Electricity Is All Around Us

Think about all the things you use daily that require electricity: lights, radios, audio equipment, telephones, microwave ovens, hair dryers, furnaces, air conditioners. And what about the computer you are using right now.

Everywhere you turn, we humans are using electricity. Have you ever wondered exactly what electricity is and how it works?

Let's enter the world of Circuits and Switches.

Lesson 1: What Is Electricity?

Turn on a light, pop some toast in the toaster, electricity is there and ready to go to work for you. But what exactly is it? To find out, you have to get really small. You have to go down to the atomic level.

An electron is a negatively charged particle in an atom. Everything (you, your desk, a cheese sandwich) is made of atoms. These atoms contain electrons, particles with a tiny negative electric charge. In some materials, electrons can jump from atom to atom. But to start the electrons jumping, there needs to be an imbalance. There needs to be more electrons at one end of the conductor than at the other.

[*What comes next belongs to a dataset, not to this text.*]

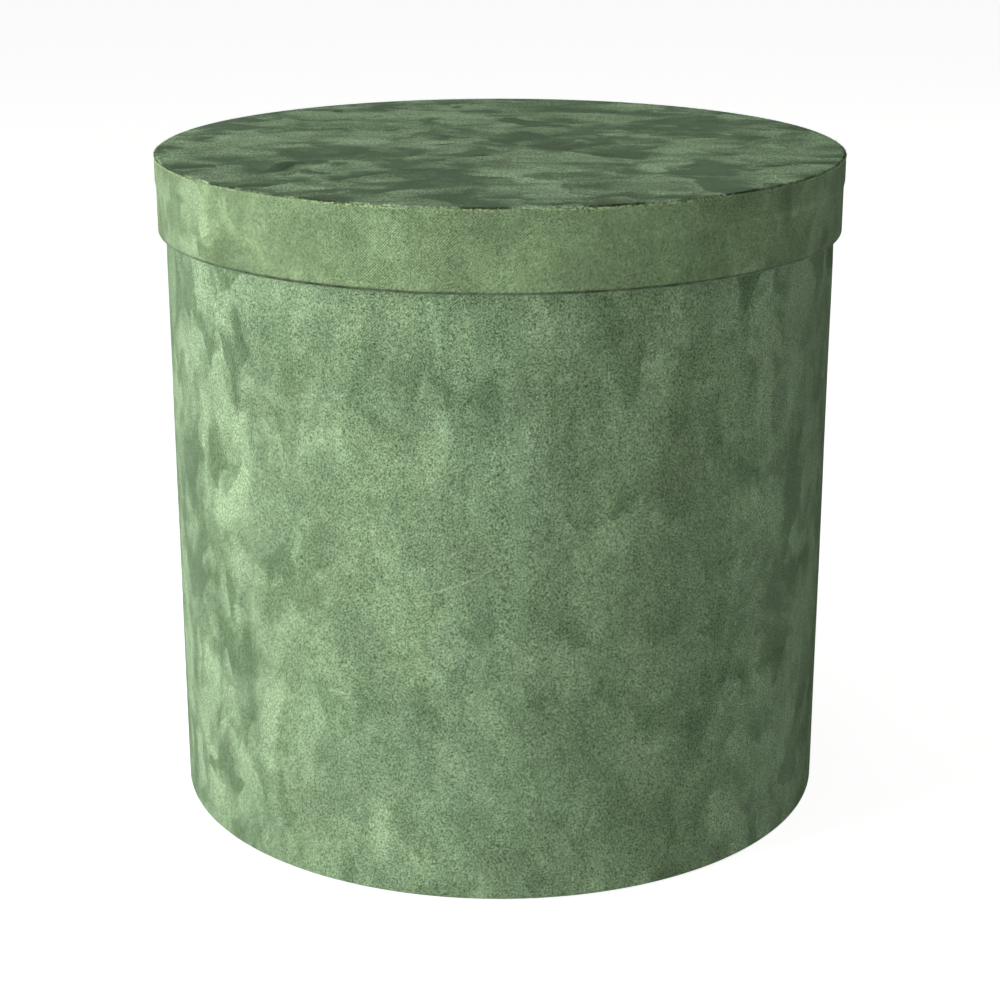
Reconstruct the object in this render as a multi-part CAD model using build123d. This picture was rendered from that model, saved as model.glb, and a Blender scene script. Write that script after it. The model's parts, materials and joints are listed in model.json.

In a battery, for instance, the negative pole has lots of electrons and the positive pole has few. When you connect the two poles through the circuitry of a device like a flashlight, the electrons have a path they can use to flow from the negative to the positive pole to correct the imbalance. This is what we call "electric current." In this example, we get the electricity to do some work—lighting a bulb.

You've probably experienced electricity yourself. Ever touch a door knob and get a shock? In this case, there was an imbalance of electrons between you and the doorknob. In an instant, this imbalance was corrected.

Lesson 2: Plumbed for Electricity

Is your house plumbed for electricity?

Ever wonder why electricity is always there waiting in the wire for you to use? A good way to understand it is to compare household electricity to household plumbing. Turn a faucet handle and out pours the water. Why? Because there is:

  • A supply of water somewhere
  • A pipe to carry the water
  • A pressure difference between the water supply and your faucet
  • A faucet to turn the water on and off

Compare this to how you get electricity to a lamp. In this case, there is:

  • A power plant to supply moving electrons
  • Wire to conduct the moving electrons
  • More moving electrons at the power plant than in your lamp
  • A switch to turn the current on and off

Try Activity 1: Is your house plumbed for electricity? switches ›

Lesson 3: Big Circuits

We generally think of electric circuits as small things, like a lamp or a radio. What about the path electricity takes to get to your home? It's a circuit, too—a super humongous circuit! View the video to follow the path from the power generation plant to your toaster.

Lesson 4: The Flashlight

Try the activity: A simple circuit: The flashlight ›

Lesson 5: Build a Lightbulb Circuit

Try the activity: Build a lightbulb circuit ›

Lesson 6: Will It or Won't It? (Solids)

Try the activity: Will it or won't it? ›

Lesson 7: Resistance

Resistance is a physical property of materials. If a material has a high resistance, it opposes the passage of a steady electric current. The lower the resistance, the easier it is to force electrons to leave atoms and move through the material. Metals, by nature, have a low resistance. That’s why metals like copper are used as electrical conductors. Rubber, wood, and plastics, on the other hand, have a high resistance. That means it's nearly impossible to force their electrons to leave their atoms. A plastic coating around wire acts as an insulator, preventing the flow of electricity. Use the slider control to increase or decrease current.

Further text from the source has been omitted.